Reproduce only the lines from the one containing "0.1), 0.4, 0.0)" through the one containing "obj.parent = empty", exactly as written and with both ends included.
::::
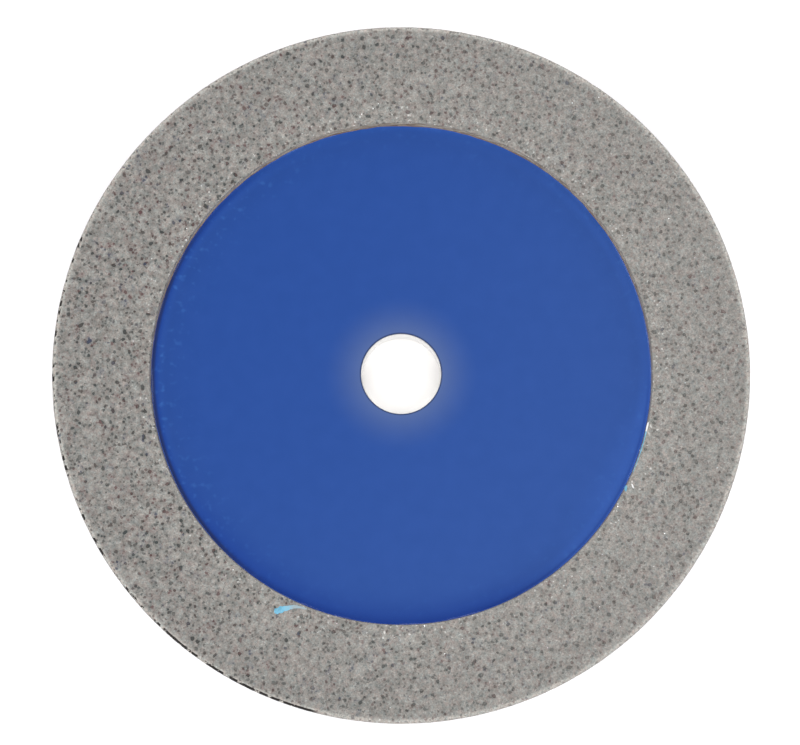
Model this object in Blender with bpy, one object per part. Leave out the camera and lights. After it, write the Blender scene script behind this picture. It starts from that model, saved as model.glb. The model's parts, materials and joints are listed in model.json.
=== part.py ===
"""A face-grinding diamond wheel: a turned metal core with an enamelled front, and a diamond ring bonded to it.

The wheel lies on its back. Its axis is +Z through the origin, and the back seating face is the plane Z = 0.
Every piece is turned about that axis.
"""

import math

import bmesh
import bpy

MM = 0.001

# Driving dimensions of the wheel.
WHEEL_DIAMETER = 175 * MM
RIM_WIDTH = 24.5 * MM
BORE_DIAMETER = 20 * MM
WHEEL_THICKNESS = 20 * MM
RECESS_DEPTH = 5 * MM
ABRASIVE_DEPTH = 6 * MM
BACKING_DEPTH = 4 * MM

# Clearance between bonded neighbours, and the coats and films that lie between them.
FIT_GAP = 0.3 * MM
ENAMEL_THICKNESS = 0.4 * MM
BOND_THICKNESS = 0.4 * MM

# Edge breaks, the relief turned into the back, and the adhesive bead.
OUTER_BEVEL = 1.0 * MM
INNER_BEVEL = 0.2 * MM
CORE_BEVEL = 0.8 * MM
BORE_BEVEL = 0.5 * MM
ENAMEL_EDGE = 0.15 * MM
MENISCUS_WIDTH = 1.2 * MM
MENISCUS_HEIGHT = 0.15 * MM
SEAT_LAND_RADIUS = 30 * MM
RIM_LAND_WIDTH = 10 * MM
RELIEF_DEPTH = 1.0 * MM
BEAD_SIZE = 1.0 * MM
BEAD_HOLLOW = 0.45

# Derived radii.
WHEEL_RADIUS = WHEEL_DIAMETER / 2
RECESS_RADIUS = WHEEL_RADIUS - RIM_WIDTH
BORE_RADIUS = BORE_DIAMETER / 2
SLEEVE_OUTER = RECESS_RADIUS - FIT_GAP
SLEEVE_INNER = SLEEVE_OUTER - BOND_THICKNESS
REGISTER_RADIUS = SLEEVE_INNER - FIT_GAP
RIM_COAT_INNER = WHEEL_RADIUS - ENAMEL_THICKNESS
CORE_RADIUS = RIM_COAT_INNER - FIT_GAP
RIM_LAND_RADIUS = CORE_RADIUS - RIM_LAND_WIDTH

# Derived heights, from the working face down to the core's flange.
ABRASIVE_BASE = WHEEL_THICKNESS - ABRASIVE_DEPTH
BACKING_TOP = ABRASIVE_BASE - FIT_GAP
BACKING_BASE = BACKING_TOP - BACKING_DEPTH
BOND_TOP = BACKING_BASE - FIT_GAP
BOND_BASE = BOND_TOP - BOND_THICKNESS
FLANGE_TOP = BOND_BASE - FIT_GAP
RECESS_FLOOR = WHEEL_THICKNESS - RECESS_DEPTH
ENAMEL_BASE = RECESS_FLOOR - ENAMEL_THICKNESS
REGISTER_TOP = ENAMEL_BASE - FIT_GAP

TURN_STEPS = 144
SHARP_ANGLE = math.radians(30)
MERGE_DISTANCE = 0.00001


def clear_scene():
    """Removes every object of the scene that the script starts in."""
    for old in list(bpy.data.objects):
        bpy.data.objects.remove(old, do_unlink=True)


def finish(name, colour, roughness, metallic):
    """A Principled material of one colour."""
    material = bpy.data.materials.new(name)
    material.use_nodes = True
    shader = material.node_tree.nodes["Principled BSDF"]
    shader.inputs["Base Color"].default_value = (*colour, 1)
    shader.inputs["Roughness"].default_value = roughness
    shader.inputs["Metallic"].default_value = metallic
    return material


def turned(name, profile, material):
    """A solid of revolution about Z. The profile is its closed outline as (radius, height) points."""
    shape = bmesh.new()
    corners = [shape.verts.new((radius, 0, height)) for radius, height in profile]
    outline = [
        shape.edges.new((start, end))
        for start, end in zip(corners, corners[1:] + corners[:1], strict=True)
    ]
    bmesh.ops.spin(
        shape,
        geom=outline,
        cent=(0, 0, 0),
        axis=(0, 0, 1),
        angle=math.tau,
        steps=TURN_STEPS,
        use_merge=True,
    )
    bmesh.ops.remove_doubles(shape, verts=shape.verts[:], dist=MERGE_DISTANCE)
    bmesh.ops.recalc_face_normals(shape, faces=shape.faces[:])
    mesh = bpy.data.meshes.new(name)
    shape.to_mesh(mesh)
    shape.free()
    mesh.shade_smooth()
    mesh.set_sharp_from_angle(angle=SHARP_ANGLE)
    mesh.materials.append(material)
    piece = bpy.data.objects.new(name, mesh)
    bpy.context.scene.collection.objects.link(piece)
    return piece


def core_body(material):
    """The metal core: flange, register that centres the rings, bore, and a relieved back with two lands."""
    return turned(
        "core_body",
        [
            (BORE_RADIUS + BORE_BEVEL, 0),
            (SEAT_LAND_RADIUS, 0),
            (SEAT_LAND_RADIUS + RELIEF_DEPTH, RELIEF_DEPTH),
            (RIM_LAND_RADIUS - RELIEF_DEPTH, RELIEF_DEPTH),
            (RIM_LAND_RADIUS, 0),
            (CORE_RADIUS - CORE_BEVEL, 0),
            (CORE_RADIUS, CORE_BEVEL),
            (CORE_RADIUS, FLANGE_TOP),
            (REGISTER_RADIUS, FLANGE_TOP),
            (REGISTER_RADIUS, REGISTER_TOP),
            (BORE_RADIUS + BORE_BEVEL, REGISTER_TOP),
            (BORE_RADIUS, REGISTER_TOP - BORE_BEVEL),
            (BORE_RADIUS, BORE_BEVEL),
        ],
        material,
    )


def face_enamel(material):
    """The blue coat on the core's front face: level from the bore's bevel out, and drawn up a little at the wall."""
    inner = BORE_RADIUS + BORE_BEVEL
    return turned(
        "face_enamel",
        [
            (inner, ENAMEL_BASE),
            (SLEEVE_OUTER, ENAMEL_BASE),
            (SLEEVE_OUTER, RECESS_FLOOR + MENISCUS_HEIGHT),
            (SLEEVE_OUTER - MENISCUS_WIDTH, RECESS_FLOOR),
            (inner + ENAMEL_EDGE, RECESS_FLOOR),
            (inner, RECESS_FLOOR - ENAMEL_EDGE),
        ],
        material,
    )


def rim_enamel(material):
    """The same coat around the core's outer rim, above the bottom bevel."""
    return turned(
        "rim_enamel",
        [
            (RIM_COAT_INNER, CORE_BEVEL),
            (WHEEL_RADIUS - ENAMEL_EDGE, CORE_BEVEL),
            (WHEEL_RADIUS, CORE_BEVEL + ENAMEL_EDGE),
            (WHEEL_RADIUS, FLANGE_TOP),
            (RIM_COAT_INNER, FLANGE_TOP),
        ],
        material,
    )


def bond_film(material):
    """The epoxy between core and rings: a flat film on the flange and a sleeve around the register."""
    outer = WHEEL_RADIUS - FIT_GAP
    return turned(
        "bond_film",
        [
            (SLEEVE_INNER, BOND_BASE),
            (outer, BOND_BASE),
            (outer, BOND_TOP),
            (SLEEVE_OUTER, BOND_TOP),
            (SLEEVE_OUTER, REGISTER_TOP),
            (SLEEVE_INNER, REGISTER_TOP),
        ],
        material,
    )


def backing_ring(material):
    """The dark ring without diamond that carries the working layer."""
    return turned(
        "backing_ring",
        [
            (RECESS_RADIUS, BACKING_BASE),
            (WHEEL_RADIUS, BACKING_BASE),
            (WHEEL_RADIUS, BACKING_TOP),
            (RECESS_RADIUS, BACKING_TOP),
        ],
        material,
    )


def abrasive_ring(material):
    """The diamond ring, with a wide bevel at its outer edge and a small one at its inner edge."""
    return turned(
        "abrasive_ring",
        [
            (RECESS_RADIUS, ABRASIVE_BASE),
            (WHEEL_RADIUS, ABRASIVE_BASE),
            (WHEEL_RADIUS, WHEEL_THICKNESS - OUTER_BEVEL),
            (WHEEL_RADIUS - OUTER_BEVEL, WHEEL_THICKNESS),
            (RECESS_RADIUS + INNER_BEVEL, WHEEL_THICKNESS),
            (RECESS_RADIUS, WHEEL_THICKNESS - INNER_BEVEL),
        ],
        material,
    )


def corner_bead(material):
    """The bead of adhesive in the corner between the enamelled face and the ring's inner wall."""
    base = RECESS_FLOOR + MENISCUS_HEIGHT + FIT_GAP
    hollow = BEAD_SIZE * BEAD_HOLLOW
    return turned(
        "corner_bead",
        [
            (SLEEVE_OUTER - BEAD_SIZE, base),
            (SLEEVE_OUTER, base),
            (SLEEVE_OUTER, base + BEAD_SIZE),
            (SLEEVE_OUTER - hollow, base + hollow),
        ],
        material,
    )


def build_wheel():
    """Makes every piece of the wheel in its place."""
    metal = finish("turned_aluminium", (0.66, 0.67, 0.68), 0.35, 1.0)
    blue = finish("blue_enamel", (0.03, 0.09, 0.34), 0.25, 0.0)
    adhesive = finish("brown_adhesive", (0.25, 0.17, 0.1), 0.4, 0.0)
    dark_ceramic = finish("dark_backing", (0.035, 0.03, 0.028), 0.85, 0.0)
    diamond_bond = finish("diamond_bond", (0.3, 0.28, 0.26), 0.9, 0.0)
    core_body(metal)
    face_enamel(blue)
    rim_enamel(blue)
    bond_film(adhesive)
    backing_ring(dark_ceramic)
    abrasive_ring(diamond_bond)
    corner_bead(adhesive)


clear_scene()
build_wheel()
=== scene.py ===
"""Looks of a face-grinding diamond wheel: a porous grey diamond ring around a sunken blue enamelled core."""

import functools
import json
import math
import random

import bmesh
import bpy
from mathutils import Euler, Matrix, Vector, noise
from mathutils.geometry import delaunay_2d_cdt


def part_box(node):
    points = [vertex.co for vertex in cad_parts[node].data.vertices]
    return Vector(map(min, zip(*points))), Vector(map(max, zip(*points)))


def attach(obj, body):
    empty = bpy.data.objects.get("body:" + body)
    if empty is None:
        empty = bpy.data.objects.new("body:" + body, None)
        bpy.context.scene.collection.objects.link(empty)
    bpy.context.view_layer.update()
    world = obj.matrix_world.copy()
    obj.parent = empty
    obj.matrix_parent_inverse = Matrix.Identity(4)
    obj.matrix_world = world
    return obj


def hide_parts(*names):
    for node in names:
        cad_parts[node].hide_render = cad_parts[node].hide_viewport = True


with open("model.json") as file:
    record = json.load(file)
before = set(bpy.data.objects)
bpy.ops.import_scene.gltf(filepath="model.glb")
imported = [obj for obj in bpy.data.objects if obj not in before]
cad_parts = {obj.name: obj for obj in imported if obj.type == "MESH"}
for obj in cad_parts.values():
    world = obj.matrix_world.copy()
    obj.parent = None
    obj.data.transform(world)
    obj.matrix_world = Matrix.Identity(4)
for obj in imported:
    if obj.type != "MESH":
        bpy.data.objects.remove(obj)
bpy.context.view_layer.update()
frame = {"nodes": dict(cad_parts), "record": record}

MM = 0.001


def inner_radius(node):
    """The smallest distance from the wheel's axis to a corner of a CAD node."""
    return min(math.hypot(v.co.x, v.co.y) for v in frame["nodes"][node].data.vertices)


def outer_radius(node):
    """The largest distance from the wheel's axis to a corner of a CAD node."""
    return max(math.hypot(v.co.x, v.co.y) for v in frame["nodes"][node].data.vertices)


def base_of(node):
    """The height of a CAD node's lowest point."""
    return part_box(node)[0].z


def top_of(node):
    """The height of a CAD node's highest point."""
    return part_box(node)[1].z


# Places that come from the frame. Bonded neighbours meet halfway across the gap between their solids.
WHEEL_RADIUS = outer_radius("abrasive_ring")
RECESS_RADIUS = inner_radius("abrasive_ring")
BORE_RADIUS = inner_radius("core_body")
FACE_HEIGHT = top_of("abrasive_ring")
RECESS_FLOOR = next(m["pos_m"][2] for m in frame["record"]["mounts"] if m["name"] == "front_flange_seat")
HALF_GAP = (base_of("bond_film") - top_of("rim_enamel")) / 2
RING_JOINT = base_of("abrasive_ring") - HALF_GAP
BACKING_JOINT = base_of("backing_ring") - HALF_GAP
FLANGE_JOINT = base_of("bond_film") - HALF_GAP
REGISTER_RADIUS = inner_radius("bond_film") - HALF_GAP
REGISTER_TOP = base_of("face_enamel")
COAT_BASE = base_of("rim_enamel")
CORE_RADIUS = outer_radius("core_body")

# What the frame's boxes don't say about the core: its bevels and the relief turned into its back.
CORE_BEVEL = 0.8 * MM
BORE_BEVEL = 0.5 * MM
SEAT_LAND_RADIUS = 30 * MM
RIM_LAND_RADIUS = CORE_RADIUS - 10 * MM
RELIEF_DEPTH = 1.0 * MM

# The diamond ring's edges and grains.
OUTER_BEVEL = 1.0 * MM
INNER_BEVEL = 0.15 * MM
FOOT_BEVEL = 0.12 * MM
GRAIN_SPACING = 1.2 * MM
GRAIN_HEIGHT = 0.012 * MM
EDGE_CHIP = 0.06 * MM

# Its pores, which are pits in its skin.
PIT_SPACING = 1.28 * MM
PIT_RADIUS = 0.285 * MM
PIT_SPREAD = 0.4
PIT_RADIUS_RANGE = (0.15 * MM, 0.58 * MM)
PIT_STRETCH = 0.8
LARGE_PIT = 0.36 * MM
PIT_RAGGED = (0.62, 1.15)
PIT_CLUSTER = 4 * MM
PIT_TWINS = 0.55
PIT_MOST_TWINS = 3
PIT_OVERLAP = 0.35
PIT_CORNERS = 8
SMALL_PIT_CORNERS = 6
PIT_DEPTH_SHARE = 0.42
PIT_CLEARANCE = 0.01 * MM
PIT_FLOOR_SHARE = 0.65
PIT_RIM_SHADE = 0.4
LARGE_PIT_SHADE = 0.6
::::
* _THE SOLUTION_
    adhesive = finish("brown_adhesive", (0.25, 0.17, 0.1), 0.4, 0.0)
    dark_ceramic = finish("dark_backing", (0.035, 0.03, 0.028), 0.85, 0.0)
    diamond_bond = finish("diamond_bond", (0.3, 0.28, 0.26), 0.9, 0.0)
    core_body(metal)
    face_enamel(blue)
    rim_enamel(blue)
    bond_film(adhesive)
    backing_ring(dark_ceramic)
    abrasive_ring(diamond_bond)
    corner_bead(adhesive)


clear_scene()
build_wheel()
=== scene.py ===
"""Looks of a face-grinding diamond wheel: a porous grey diamond ring around a sunken blue enamelled core."""

import functools
import json
import math
import random

import bmesh
import bpy
from mathutils import Euler, Matrix, Vector, noise
from mathutils.geometry import delaunay_2d_cdt


def part_box(node):
    points = [vertex.co for vertex in cad_parts[node].data.vertices]
    return Vector(map(min, zip(*points))), Vector(map(max, zip(*points)))


def attach(obj, body):
    empty = bpy.data.objects.get("body:" + body)
    if empty is None:
        empty = bpy.data.objects.new("body:" + body, None)
        bpy.context.scene.collection.objects.link(empty)
    bpy.context.view_layer.update()
    world = obj.matrix_world.copy()
    obj.parent = empty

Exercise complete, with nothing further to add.